Up to and including the line that contains "RELIEF + WALL)[:2]))", write out each line of the material from its first line, exactly.

Collected material:
----------

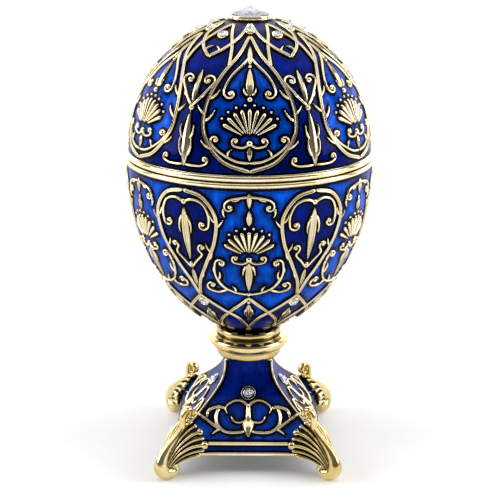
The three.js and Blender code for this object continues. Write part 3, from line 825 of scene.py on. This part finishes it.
def rolled(low, high, radius, swell):
    """A band's rounded face from its lower to its upper edge, at BAND_POINTS angles a from -90 to 90 degrees:
    r = radius + swell cos(a)^0.7 and z = middle + half height sin(a)."""
    turn = np.linspace(-math.pi / 2, math.pi / 2, BAND_POINTS)
    return [
        (radius + swell * math.cos(a) ** 0.7, (low + high) / 2 + (high - low) / 2 * math.sin(a)) for a in turn
    ]


def lined(start, end):
    """The inside of the egg's wall between two t, as (radius, height)."""
    return list(zip(*egg_section(np.linspace(start, end, LINING_ROWS), RELIEF + WALL)[:2]))


lid_start = turn_at_height(LID_BAND_TOP)
lid_mouth = float(egg_section(lid_start, RELIEF)[0])
lid_arcs = np.linspace(arc_at(lid_start), arc_at(turn_at_height(RING_FOOT_Z)), LID_ROWS)
lid_lining = lined(math.pi - POLE, turn_at_height(MOUTH_TOP))
mouth = [
    (MOUTH_RADIUS, MOUTH_TOP - 0.4),
    (MOUTH_RADIUS, LID_BOTTOM + 0.25),
    (MOUTH_RADIUS + 0.25, LID_BOTTOM),
]
RING_INSIDE = STONE_RING_RADIUS - STONE_RING_WALL
stone_ring = [
    (STONE_RING_RADIUS - 0.02, STONE_RING_TOP - 0.85),
    (STONE_RING_RADIUS, STONE_RING_TOP - 0.78),
    (STONE_RING_RADIUS, STONE_RING_TOP - 0.12),
    (STONE_RING_RADIUS - 0.1, STONE_RING_TOP),
    (RING_INSIDE + 0.08, STONE_RING_TOP),
    (RING_INSIDE, STONE_RING_TOP - 0.1),
    (RING_INSIDE - 0.25, STONE_SEAT_Z),
    (2.0, STONE_SEAT_Z - 0.02),
    (0, STONE_SEAT_Z - 0.02),
]
lid_profile = (
    [(0, lid_lining[0][1])]
    + lid_lining
    + mouth
    + rolled(LID_BOTTOM, LID_BAND_TOP - BAND_STEP, lid_mouth + BAND_STEP, BAND_PROUD - BAND_STEP)
    + list(zip(*egg_section(np.interp(lid_arcs, ARCS, TURNS), RELIEF)[:2]))
    + stone_ring
)
# The enamel climbs the foot of the stone's ring, nearly black there: painted shade under the ring. Foil
# covers the stone's seat.
first_row = LINING_ROWS + len(mouth) + BAND_POINTS
strips = np.full(len(lid_profile) - 3, IN_GILT)
strips[first_row : first_row + LID_ROWS] = IN_ENAMEL
strips[-2:] = IN_THIRD
# The bright field is the almond, closed a little past the panel's middle.
PAST_MIDDLE = -0.05
almond = LID_ALMOND + [(PAST_MIDDLE, LID_ALMOND[-1][1]), (PAST_MIDDLE, LID_ALMOND[0][1])]
lid = make_piece(
    "egg_lid",
    lathe(lid_profile, COLUMNS),
    [enamel, highlit_gilt, foil],
    np.repeat(np.append(strips, [IN_GILT, IN_THIRD]), COLUMNS),
    values=enamel_values(lid_profile, first_row, lid_arcs, lid_lines, lid_halves, almond),
)
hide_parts("lid")
lid_ornament = make_piece("lid_ornament", lid_relief, [highlit_gilt])


# Bowl
# Lower half of the egg: a hollow casting with a gold band, a thin lip that fits inside the lid's mouth, and a
# flat foot screwed down on the collar. Teardrops hang between open fields over a star of arches and a ring
# of petals.
BOWL_BAND, LIP_DEPTH, LIP_WALL, BOWL_FOOT_Z = 1.3, 3.2, 1.5, 35.6
BOWL_ROWS = 134
BOWL_TOP = SEAM_Z - GAP / 2
BOWL_BAND_BOTTOM = BOWL_TOP - BOWL_BAND
BOWL_TEARDROP = [(1, -2.6), (0.7, -3.9), (0.5, -8.6), (0.53, -15), (0.72, -22), (0.9, -27.6), (1, -32.6)]
BOWL_STAR = [(1, -32.6), (0.62, -37.2), (0.28, -41), (0, -47)]
BOWL_STAR_HIGH = [(0, -32.4), (0.42, -38.2), (0.76, -43), (1, -49.4)]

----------

Reply:
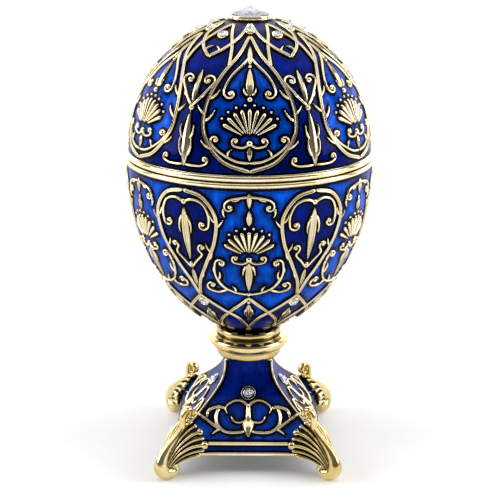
The three.js and Blender code for this object continues. Write part 3, from line 825 of scene.py on. This part finishes it.
def rolled(low, high, radius, swell):
    """A band's rounded face from its lower to its upper edge, at BAND_POINTS angles a from -90 to 90 degrees:
    r = radius + swell cos(a)^0.7 and z = middle + half height sin(a)."""
    turn = np.linspace(-math.pi / 2, math.pi / 2, BAND_POINTS)
    return [
        (radius + swell * math.cos(a) ** 0.7, (low + high) / 2 + (high - low) / 2 * math.sin(a)) for a in turn
    ]


def lined(start, end):
    """The inside of the egg's wall between two t, as (radius, height)."""
    return list(zip(*egg_section(np.linspace(start, end, LINING_ROWS), RELIEF + WALL)[:2]))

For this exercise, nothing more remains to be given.